So, what happened on Sunday after I finally forced myself out of that oh so sweet paralysis and made myself get up? A pain started in my side. I assumed it was a cramp, though, because I hadn’t been drinking much water and I’d been working hard to get all of my things packed.
Throughout the day it lingered, which I thought was odd, but we were moving stuff and so it didn’t surprise me that much. All those stairs can put a stitch in anyone’s side. That night, though, it went from lingering to throbbing.
I realized that I hadn’t really had a real meal since Friday at lunch and that the pain must be hunger. I walked down to the corner store, got something to eat, and drank as much water as I possibly could. The throbbing turned back into a dull pain.
Monday morning I woke up and the pain seemed to be gone. Greatly relieved, I went to work and made an effort to get enough water. I spent the day complaining about how far away the weekend was, wishing it were still early on Sunday morning, and trying to actually get some work done. Around lunch time I felt a stab of pain… and then I felt a few more.
I realize that at this point most people would be scheduling doctor’s appointments and such. I am not one of those people. It’s one of those left over issues from being an extremely overweight girl with depression and anxiety. When you are said girl; things just plain hurt. There’s no explanation for most of it except that you’re fat and depressed.
I used to get a pain in my side all the time just because of how my fat folded in causing a cramp. It’s hard now to change my mentality and realize that I’m not as fat, I’m not depressed, I’m mostly not anxious, and if something hurts; something is wrong.
Well, I didn’t realize it. It wasn’t until Tuesday night when I came home from work, fell asleep right away, woke up several hours later shivering in my very warm apartment that I realized my pain had a valid cause. I knew the symptoms of a fever if nothing else. So I took my temperature. 99.4 degrees might not seem high for most but I don’t get high fevers.
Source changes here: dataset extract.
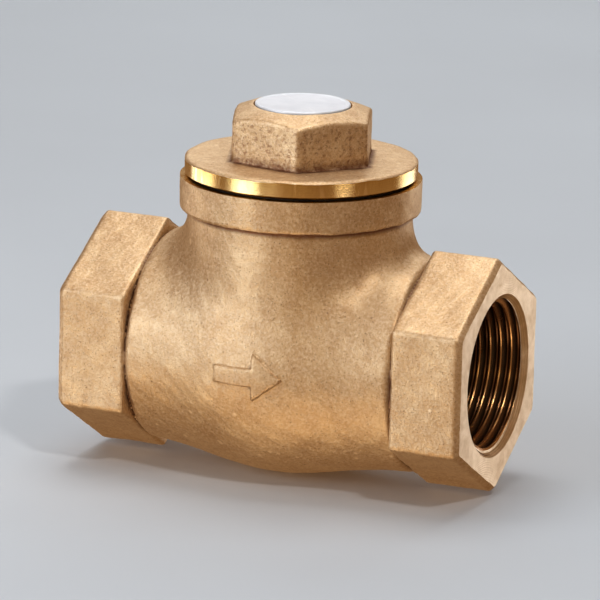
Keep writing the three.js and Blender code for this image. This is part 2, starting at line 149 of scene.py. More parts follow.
PIN_LUG_R = 4.2
PIN_LUG_INNER_Y = 9.8
PLUG_HEAD_BOTTOM = 27.1
PLUG_HEAD_TOP = 31.3
PLUG_HEX_FLATS = 11.0
PLUG_WASHER_R = 7.2
PLUG_WASHER_SPAN = (25.8, 26.8)
PLUG_THREAD_ROOT = 3.9
PLUG_THREAD_DEPTH = 0.65
PLUG_THREAD_PITCH = 1.25
PLUG_THREAD_SPAN = (19.9, 28.0)
PIN_HOLE_START = -19.9

HANGER_BACK = -3.4
HANGER_FRONT = 0.6
HANGER_BARREL_R = 3.3
HANGER_BARREL_HALF = 9.4
HANGER_EYE_R = 5.2
HANGER_ARM_HALF = 3.5
ARM_TOP = 17.0
ARM_HEAD_X = -6.0
ARM_HEAD_Z = 14.0
ARM_HEAD_R = 7.6
ARM_HEAD_START = 15.3
HOLDER_R = 14.4
HOLDER_BACK = -3.8
HOLDER_RIM = -8.2
HOLDER_FLOOR = -6.4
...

I wonder if my body temperature is so warm only because I’ve been sleeping next to my heater under warm blankets. I wait 30 minutes and take my temperature again. 102.4, how does someone increase in temperature that quickly? I start shaking and shivering violently and it’s making my body and head ache. I’m trying to decide whether I should go somewhere tonight or in the morning. I take my temperature again fifteen minutes later: 103.5.
I call my mom, crying now both from pain and fear, asking her to take me to the hospital. She tells me that she’ll be there soon and to keep monitoring my temperature. I call a friend just to have someone to talk to in the meantime.
In the half hour it takes my mom to get to my apartment, my temperature’s gone up again to 103.9 and we rush to the hospital. Before the doctor will even talk about the rest of my symptoms, he gives me medicine to reduce my fever. It brings me back down to a cool 103.4. At least it keeps me out of brain damage zone. After being examined they determine that I have a kidney infection.
Antibiotics, fluids, and rest… and rest. I don’t think I’ve been awake for a solid hour since Tuesday night. The thing that I’m learning here, besides the fact that kidney infections unequivocally suck, is that while my past certainly effects how I look at things now, I have to learn to move on and remember that circumstances are different now. I don’t hurt for inexplicable reasons anymore. Pain has causes and cures.
Clearly I’ve been struggling with this concept for a while. It took me far too long to realize that there really was something wrong with my IUD.
While I was proud of myself to responding right away to the fever, I probably should have known before then that the pain was indicative of more than a cramp or hunger. It’s one of the things I continue to struggle with as I work on getting healthier.
There is a learning curve for everything. You want the touchdown but we need to be patient and recognize that any movement in the direction of the goal (or whatever it is where the touchdown takes place) is progress. I know the tendency to to too hard on myself for not being at my goal already to not recognize important progress. And this all-or-none thinking can actually have more damage because we think "if I'm not 100% there, what's the point in doing it at all?" Baby steps, my dear
Also, to not be too hard on yourself. I had a roommate who was twig-thin and mistook a kidney infection for a backache and had her girlfriend rub her back. Not only was it an infection, but the back rub made things worse. The infection turned into an abcess and she spent Pride Weekend in the hospital. So while your past certainly influences how you interpret pain now, anyone no matter their past, can mistake dangerous pain for something innocuous. Which is why my jewish mom goes to the doctor for every ache and pain.